Ideally, advocates say, personal financial education should focus on the practical necessities of living in a modern economy. Students enrolled in Next Gen’s courses learn about topics like personal income taxes, checking and savings accounts, saving and paying for college, and investing. The goal is to make sure that students can confidently open bank accounts, check their credit, or apply for loans that they won’t be handcuffed to for life because of high interest rates or fees. They can also take the first steps toward understanding investing, opening the door to generating and building long-term wealth. 

Still, despite the benefits they seem to offer, these measures have opponents. Some critics of personal finance education argue that it places more of the burden on living in an unequal society on the disadvantaged. They say that redistributing wealth through progressive taxation or providing a universal basic income would be more effective means of leveling the financial playing field. “Inequality is surging not because people don’t know how to manage their money,” columnist Helaine Olen wrote in The Washington Post, “but because the wealthiest Americans bought themselves a government that for decades took care of their financial interests ahead of everyone else’s.” 



“This is a social justice issue.” – Tim Ranzetta


Advocates for personal financial education in public schools largely do not object to the idea of giving poor people money directly. “We believe in a living wage,” Levine says. “We believe that people who are working full time in this country should have enough money to live on.
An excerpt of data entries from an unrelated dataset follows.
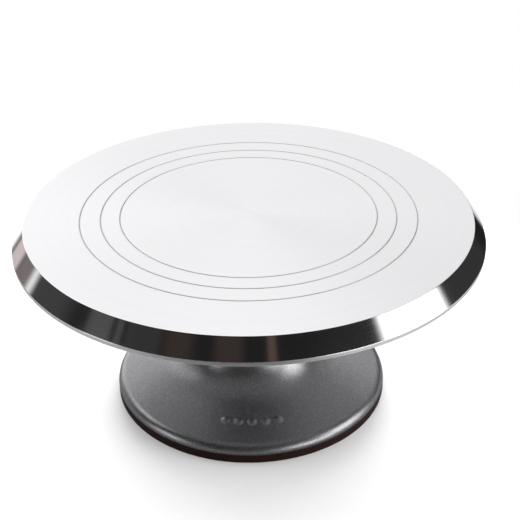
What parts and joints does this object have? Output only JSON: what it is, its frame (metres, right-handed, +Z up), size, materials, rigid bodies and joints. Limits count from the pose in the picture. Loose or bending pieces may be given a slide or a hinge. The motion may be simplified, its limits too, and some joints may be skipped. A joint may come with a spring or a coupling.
{
  "type": "cake turntable",
  "caption": "Revolving cake stand: a turned metal plate with guide rings and a polished chamfer, spinning on ball bearings in a trumpet-shaped pedestal with a rubber foot.",
  "frame": {"origin": "on the floor at the centre of the foot ring", "axes": "+Z up along the axis that the plate turns about; the front of the stand, with the cast beads, faces -Y"},
  "size_m": [0.305, 0.305, 0.132],
  "materials": {
    "plate_aluminium": "turned and brushed, polished on the chamfer",
    "hub_zinc": "bright zinc plate",
    "screw_black": "black oxide",
    "washer_zinc": "bright zinc plate",
    "shaft_steel": "ground",
    "bearing_steel": "ground and polished",
    "cage_brass": "machined",
    "shield_steel": "pressed",
    "circlip_steel": "phosphated spring steel",
    "spacer_aluminium": "turned",
    "nut_nylon": "plain nylon",
    "cap_steel": "satin",
    "pedestal_paint": "grey metallic paint with a fine texture",
    "foot_rubber": "matt"
  },
  "bodies": {
    "base": {"pedestal": "pedestal_paint", "foot_ring": "foot_rubber", "dust_cap": "cap_steel", "upper_circlip": "circlip_steel", "upper_bearing_outer_ring": "bearing_steel", "upper_bearing_top_shield": "shield_steel", "upper_bearing_bottom_shield": "shield_steel", "lower_bearing_outer_ring": "bearing_steel", "lower_bearing_top_shield": "shield_steel", "lower_bearing_bottom_shield": "shield_steel"},
    "turntable": {"plate": "plate_aluminium", "hub_flange": "hub_zinc", "hub_screws": "screw_black", "hub_lock_washers": "washer_zinc", "spindle": "shaft_steel", "spindle_screw": "screw_black", "upper_bearing_inner_ring": "bearing_steel", "lower_bearing_inner_ring": "bearing_steel", "spacer_tube": "spacer_aluminium", "clamp_washer": "washer_zinc", "lock_nut": "hub_zinc", "lock_nut_insert": "nut_nylon"},
    "upper_cage": {"upper_bearing_balls": "bearing_steel", "upper_bearing_cage": "cage_brass"},
    "lower_cage": {"lower_bearing_balls": "bearing_steel", "lower_bearing_cage": "cage_brass"}
  },
  "joints": [
    {"name": "plate_spin", "type": "hinge", "parent": "base", "child": "turntable", "pos_m": [0, 0, 0.1], "axis": [0, 0, 1], "continuous": true},
    {"name": "upper_cage_spin", "type": "hinge", "parent": "base", "child": "upper_cage", "pos_m": [0, 0, 0.103], "axis": [0, 0, 1], "continuous": true},
    {"name": "lower_cage_spin", "type": "hinge", "parent": "base", "child": "lower_cage", "pos_m": [0, 0, 0.049], "axis": [0, 0, 1], "continuous": true}
  ],
  "couplings": [
    {"joint": "upper_cage_spin", "follows": "plate_spin", "ratio": 0.3976},
    {"joint": "lower_cage_spin", "follows": "plate_spin", "ratio": 0.3976}
  ]
}
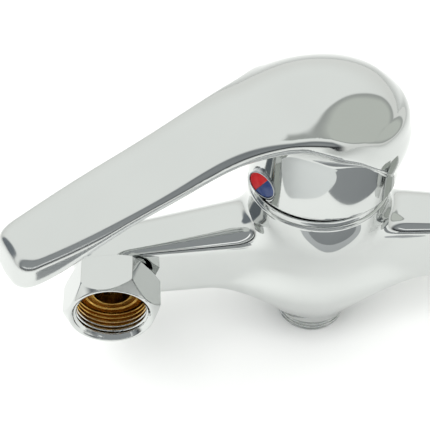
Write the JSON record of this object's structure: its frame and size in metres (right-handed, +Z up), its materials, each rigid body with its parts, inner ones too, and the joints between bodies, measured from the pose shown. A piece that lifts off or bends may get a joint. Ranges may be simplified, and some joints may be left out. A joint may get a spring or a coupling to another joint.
{
  "type": "wall mounted bath faucet",
  "caption": "Exposed single-lever wall mixer: bar body with two inlet union nuts, ceramic cartridge under a lever handle, threaded outlet below.",
  "frame": {"origin": "midway between the two inlet connections, in the plane of the union nuts' mouths", "axes": "+X along the bar from inlet to inlet, -Y towards the wall, +Z up along the cartridge axis"},
  "size_m": [0.1931, 0.0925, 0.1207],
  "materials": {
    "body_chrome": "polished chrome plate on cast brass",
    "nut_chrome": "polished chrome plate on turned brass, bare brass deep inside",
    "outlet_chrome": "polished chrome plate on turned brass",
    "trim_chrome": "polished chrome plate on turned brass",
    "handle_chrome": "polished chrome plate on a zinc casting",
    "bare_brass": "turned brass, unplated",
    "spindle_brass": "machined brass",
    "seal_rubber": "black nitrile rubber",
    "cartridge_plastic": "moulded acetal, satin",
    "disc_ceramic": "lapped alumina ceramic, opaque",
    "pin_steel": "stainless steel",
    "index_rim": "metallised plastic rim",
    "index_red": "glossy red plastic",
    "index_blue": "glossy blue plastic"
  },
  "bodies": {
    "body": {"body_casting": "body_chrome", "inlet_tail_left": "bare_brass", "inlet_tail_right": "bare_brass", "tail_oring_left": "seal_rubber", "tail_oring_right": "seal_rubber", "outlet_nipple": "outlet_chrome", "outlet_oring": "seal_rubber", "cartridge_base": "cartridge_plastic", "port_seals": "seal_rubber", "fixed_disc": "disc_ceramic", "cartridge_case": "cartridge_plastic", "retaining_nut": "bare_brass", "trim_ring": "trim_chrome"},
    "swivel": {"rotor": "cartridge_plastic", "spindle_pin": "pin_steel"},
    "disc": {"moving_disc": "disc_ceramic", "disc_carrier": "cartridge_plastic"},
    "lever": {"spindle": "spindle_brass", "handle": "handle_chrome", "handle_set_screw": "pin_steel", "index_carrier": "index_rim", "index_red": "index_red", "index_blue": "index_blue"},
    "nut_left": {"union_nut_left": "nut_chrome"},
    "nut_right": {"union_nut_right": "nut_chrome"}
  },
  "joints": [
    {"name": "lever_swivel", "type": "hinge", "parent": "body", "child": "swivel", "pos_m": [0, 0.0332, 0.018], "axis": [0, 0, 1], "range_deg": [-120, 0]},
    {"name": "lever_lift", "type": "hinge", "parent": "swivel", "child": "lever", "pos_m": [0, 0.0332, 0.018], "axis": [-0.5, 0.866, 0], "range_deg": [0, 20]},
    {"name": "disc_slide", "type": "slide", "parent": "swivel", "child": "disc", "axis": [-0.866, -0.5, 0], "range_m": [0, 0.0013]},
    {"name": "nut_left_spin", "type": "hinge", "parent": "body", "child": "nut_left", "pos_m": [-0.075, 0, 0], "axis": [0, -1, 0], "continuous": true},
    {"name": "nut_right_spin", "type": "hinge", "parent": "body", "child": "nut_right", "pos_m": [0.075, 0, 0], "axis": [0, -1, 0], "continuous": true}
  ],
  "couplings": [
    {"joint": "disc_slide", "follows": "lever_lift", "m_per_rad": 0.0036}
  ]
}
But whether you’re rich or poor, isn’t it better to know more about your money?”

 They worry that the poorest communities are also the most likely to be harmed by exploitative financial schemes like payday loans, money orders, and tax advances. “This is a social justice issue,” Ranzetta says. “Nationwide, 1 out of every 5 high school kids is guaranteed a personal finance course. If you zoom in and look at schools where a majority of students are enrolled in free and reduced-price lunches, that number goes down to 1 in 14. If you look at school districts where more than 75 percent of students are Black and brown, it’s one in 14.”

That’s why Next Gen Personal Finance has targeted Miami-Dade and Milwaukee counties for a program that provides a three-year grant to pay for the salary and benefits of a personal finance teacher. They’re trying to make a difference in districts where it could impact the most students. A recent study also suggested that personal finance offerings can spread from district to district, even absent legislation. The phenomenon was particularly pronounced in the states of North Carolina and Maryland. “It’s a wildfire-like effect,” Urban said. “When one school requires it, a bunch of other schools will quickly do the same.”

Ranzetta and his organization are hoping that the explosion of interest in personal finance education continues long after the pandemic. Next Gen Personal Finance is advocating for every state to require a standalone semester-long course by 2030. Those classes won’t solve all of society’s financial problems, but Ranzetta and other advocates believe that they will help. 

“We know that better education alone won’t protect victims of financial fraud or discrimination, won’t provide better access to service and opportunities, and won’t guarantee workers a livable wage,” says Jumpstart CEO Levine. “We do believe, however, that financial education is a strong foundation on which equity, access, opportunity, service, and consumer protections can—and will—be built.”